**OBJECTIVE:**
Please quote exactly the opening lines of the data, from the first line to the one where "foot's wall face." appears.

**INFORMATION SHOWN:**

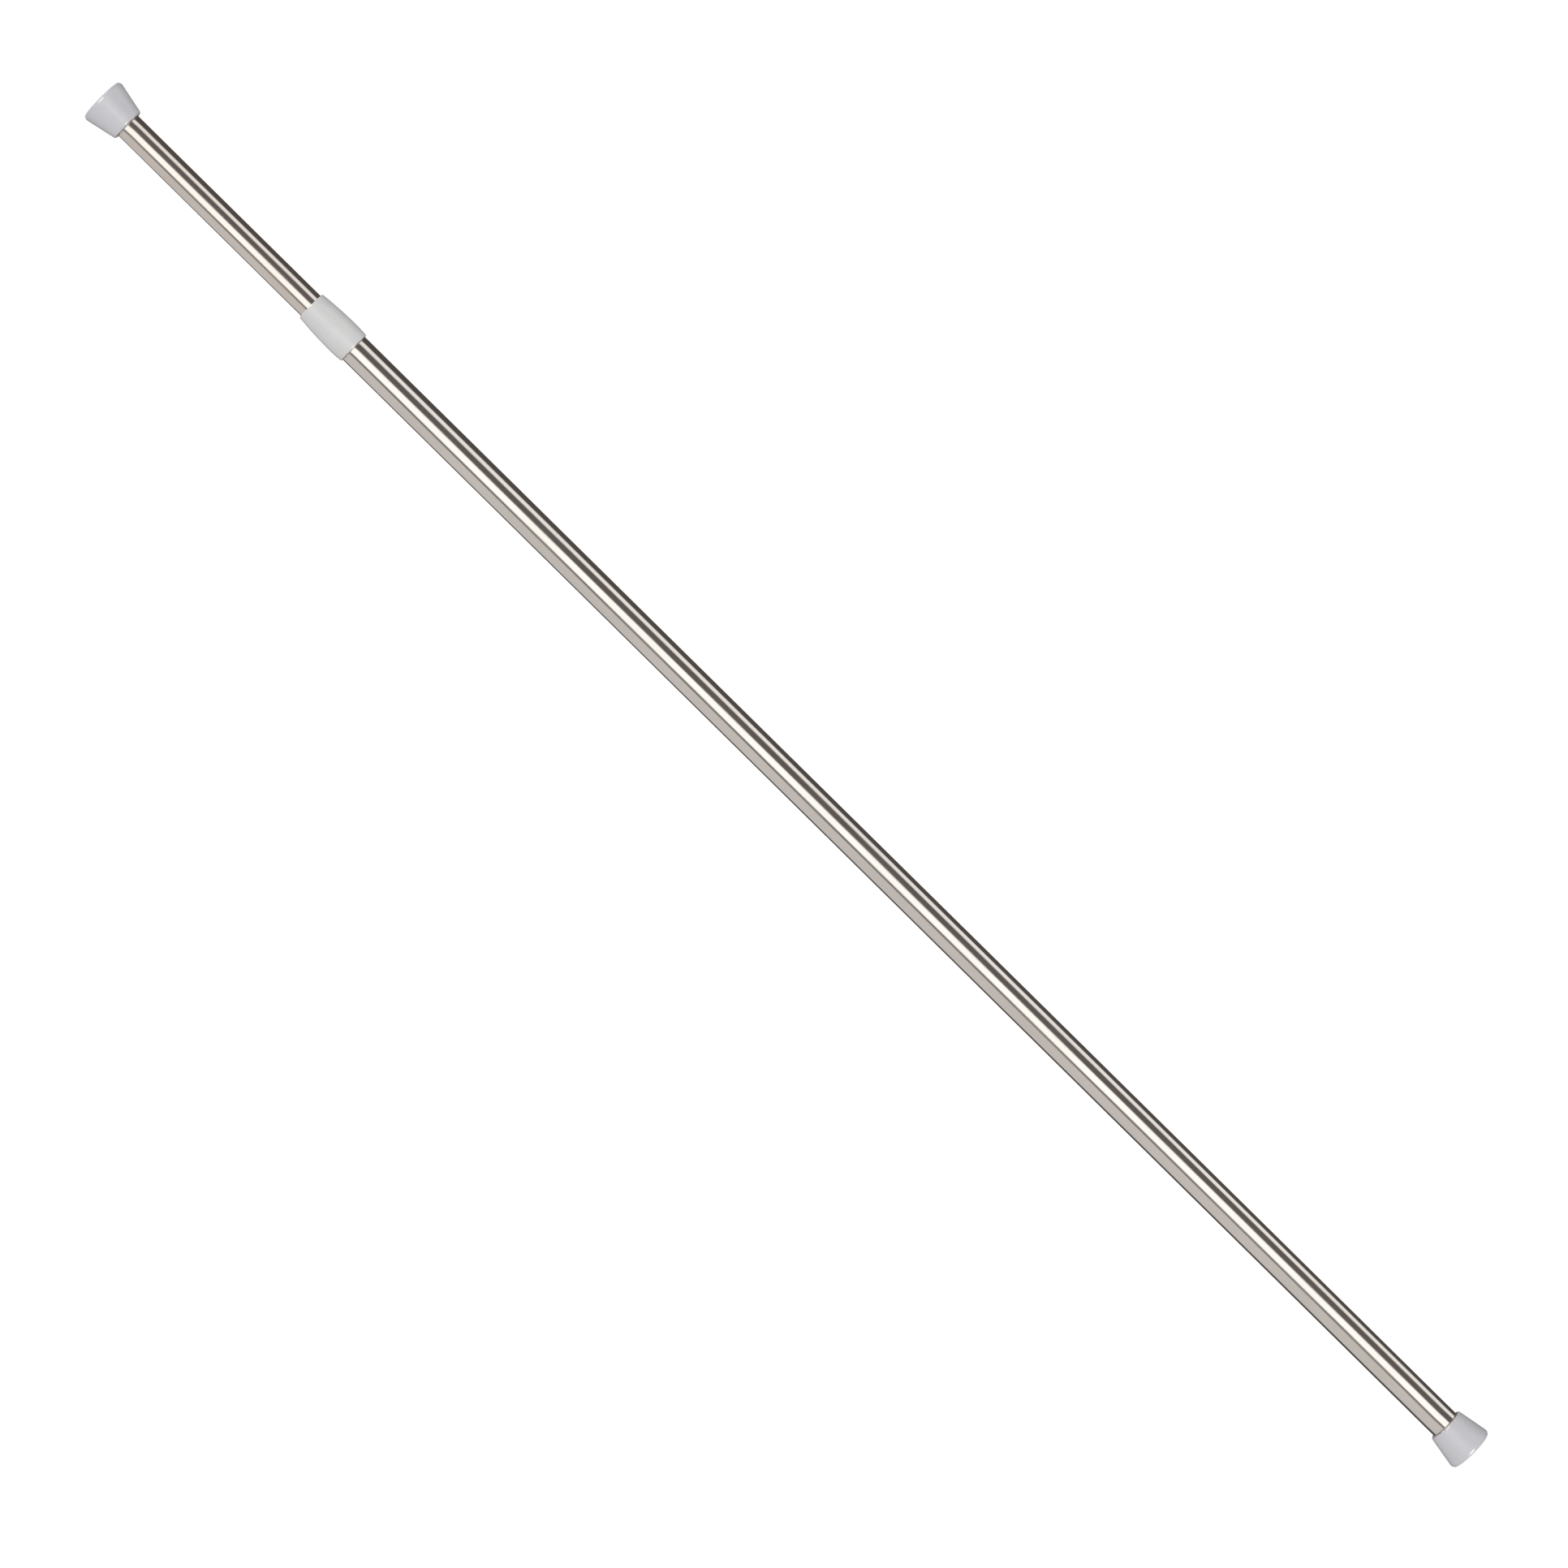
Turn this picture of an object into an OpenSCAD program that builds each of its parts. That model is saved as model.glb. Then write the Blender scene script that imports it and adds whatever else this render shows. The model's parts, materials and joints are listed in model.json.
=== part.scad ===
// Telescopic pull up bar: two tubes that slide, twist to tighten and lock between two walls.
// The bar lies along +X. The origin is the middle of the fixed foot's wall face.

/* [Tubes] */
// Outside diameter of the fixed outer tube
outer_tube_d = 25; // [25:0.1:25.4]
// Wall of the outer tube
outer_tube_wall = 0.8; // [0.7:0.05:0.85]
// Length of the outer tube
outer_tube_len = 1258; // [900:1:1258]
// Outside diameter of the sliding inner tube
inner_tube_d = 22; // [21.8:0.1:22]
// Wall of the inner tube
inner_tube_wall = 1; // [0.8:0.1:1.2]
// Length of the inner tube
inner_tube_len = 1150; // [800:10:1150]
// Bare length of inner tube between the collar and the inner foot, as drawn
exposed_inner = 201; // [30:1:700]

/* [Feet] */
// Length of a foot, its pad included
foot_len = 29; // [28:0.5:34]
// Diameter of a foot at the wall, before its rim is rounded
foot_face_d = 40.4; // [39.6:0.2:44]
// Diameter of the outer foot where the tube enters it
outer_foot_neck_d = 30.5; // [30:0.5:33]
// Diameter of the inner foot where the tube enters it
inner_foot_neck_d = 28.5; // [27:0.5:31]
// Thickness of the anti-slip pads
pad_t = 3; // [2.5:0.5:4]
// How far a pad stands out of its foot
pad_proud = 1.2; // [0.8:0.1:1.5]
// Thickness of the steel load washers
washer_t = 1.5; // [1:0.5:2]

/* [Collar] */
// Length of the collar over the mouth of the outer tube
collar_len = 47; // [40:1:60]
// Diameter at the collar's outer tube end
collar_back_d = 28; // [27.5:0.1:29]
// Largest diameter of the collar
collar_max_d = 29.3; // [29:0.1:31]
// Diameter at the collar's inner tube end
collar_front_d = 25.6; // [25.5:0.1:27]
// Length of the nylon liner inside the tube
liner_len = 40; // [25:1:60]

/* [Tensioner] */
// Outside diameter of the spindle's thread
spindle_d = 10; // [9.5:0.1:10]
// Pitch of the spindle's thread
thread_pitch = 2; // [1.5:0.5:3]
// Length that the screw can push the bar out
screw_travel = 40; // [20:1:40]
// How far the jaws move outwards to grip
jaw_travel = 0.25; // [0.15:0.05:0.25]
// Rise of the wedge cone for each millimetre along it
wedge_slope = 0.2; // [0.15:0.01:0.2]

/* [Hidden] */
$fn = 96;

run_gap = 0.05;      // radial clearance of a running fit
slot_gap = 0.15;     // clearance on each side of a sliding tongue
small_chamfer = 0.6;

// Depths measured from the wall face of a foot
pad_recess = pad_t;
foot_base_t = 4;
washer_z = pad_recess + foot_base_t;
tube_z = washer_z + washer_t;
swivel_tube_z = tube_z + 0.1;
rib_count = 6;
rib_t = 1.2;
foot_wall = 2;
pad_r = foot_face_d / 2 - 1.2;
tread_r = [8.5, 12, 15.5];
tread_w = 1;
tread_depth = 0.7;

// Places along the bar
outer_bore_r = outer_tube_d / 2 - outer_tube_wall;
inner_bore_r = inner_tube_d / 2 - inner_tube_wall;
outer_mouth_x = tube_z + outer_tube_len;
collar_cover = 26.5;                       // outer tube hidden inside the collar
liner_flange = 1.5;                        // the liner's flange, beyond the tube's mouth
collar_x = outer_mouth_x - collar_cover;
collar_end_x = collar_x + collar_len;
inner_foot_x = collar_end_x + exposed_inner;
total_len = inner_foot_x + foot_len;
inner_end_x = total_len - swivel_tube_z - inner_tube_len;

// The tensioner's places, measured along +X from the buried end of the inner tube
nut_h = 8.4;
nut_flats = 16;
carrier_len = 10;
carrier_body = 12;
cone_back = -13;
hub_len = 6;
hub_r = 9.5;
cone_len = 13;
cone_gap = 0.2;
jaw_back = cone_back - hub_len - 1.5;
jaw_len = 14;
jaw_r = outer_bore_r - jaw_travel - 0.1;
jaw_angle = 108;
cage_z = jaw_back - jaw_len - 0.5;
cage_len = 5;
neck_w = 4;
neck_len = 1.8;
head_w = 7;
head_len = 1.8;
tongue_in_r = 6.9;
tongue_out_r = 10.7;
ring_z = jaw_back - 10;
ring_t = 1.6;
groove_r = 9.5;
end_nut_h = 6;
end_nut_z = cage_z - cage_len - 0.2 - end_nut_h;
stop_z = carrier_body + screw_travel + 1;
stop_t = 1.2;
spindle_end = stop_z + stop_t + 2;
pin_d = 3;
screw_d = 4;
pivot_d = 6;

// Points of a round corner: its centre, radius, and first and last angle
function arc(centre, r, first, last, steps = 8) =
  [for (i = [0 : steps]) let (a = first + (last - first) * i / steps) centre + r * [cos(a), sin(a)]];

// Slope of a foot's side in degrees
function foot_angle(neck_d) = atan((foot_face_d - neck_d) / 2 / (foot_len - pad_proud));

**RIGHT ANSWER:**
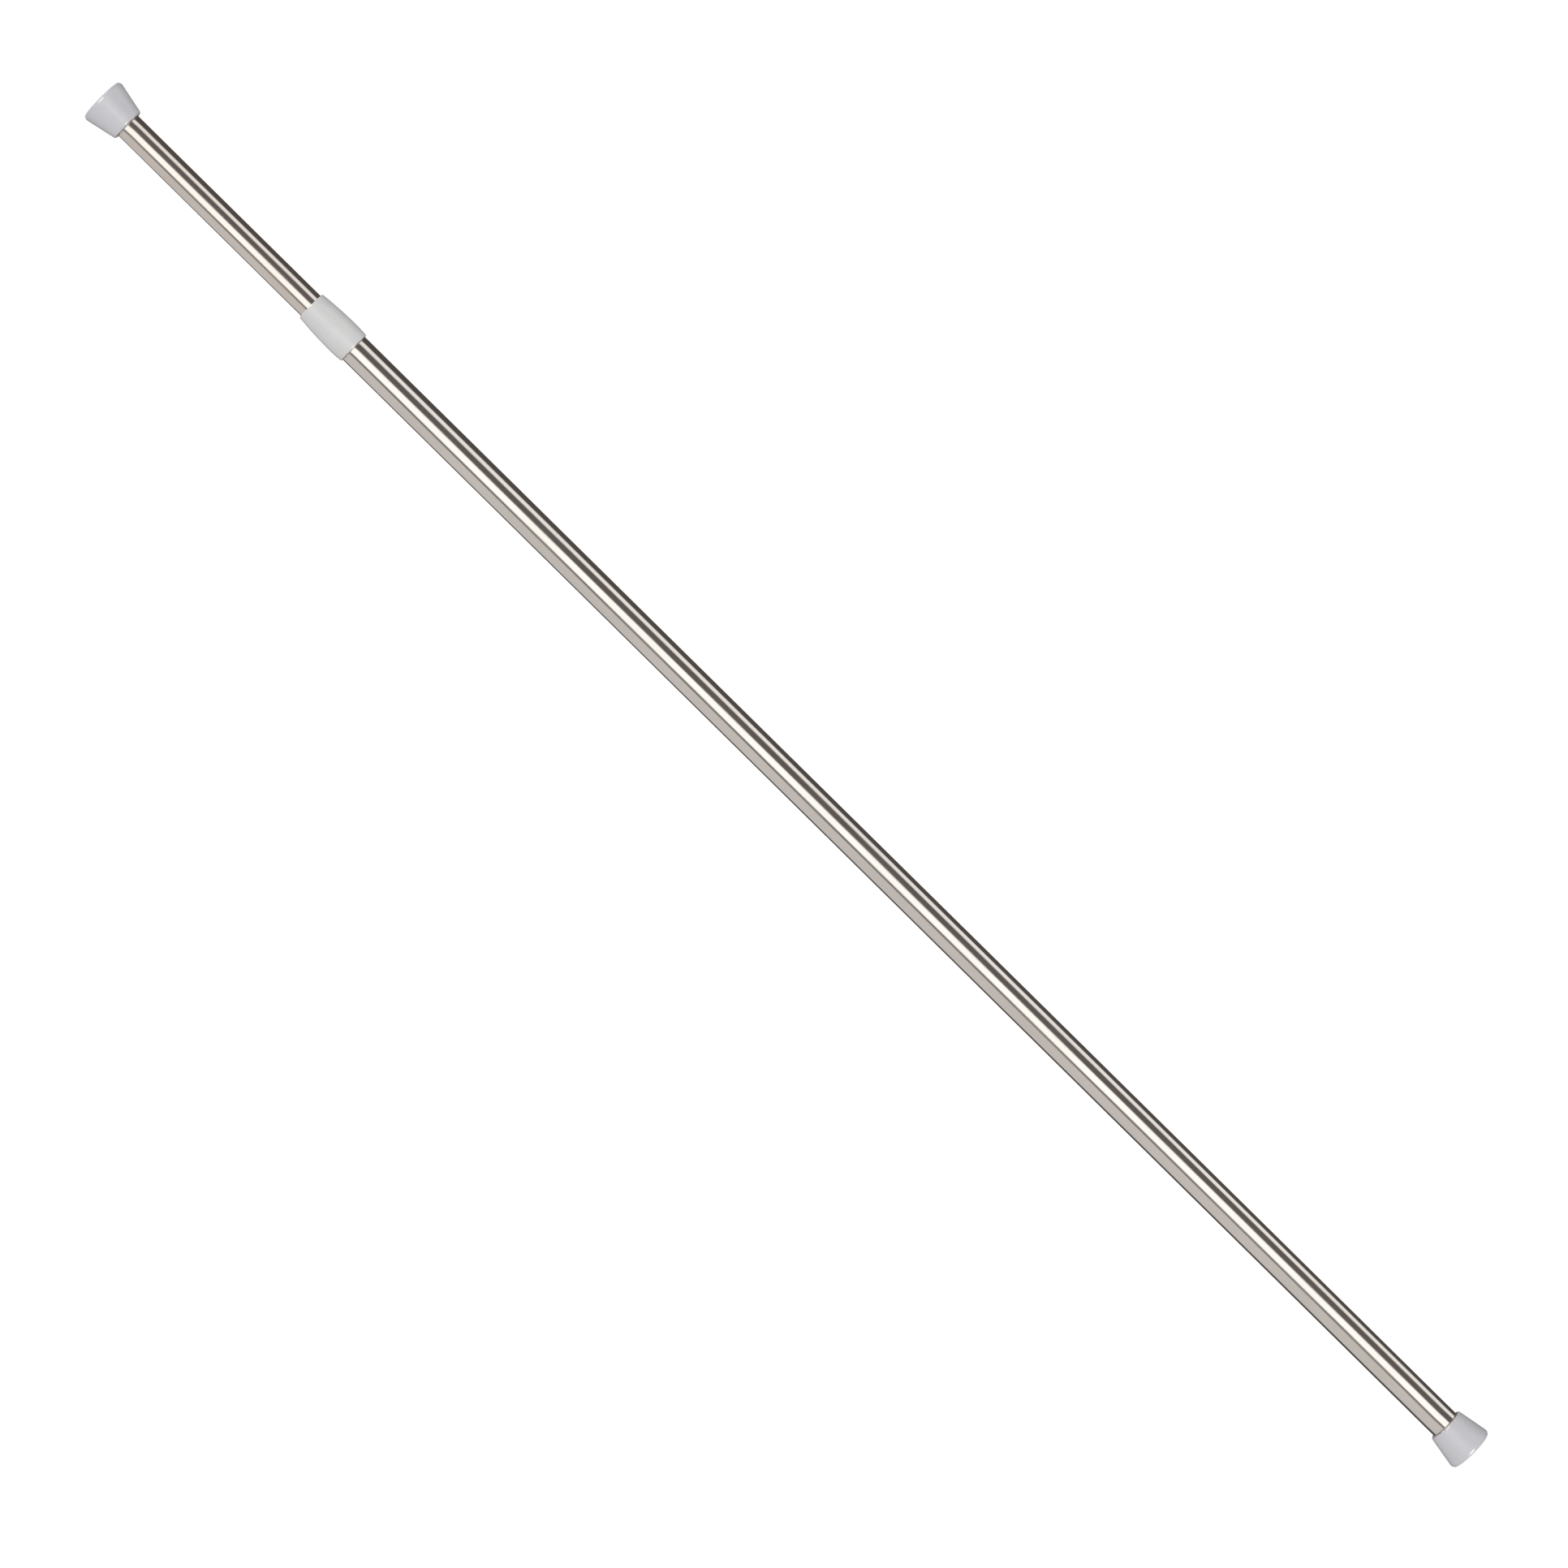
Turn this picture of an object into an OpenSCAD program that builds each of its parts. That model is saved as model.glb. Then write the Blender scene script that imports it and adds whatever else this render shows. The model's parts, materials and joints are listed in model.json.
=== part.scad ===
// Telescopic pull up bar: two tubes that slide, twist to tighten and lock between two walls.
// The bar lies along +X. The origin is the middle of the fixed foot's wall face.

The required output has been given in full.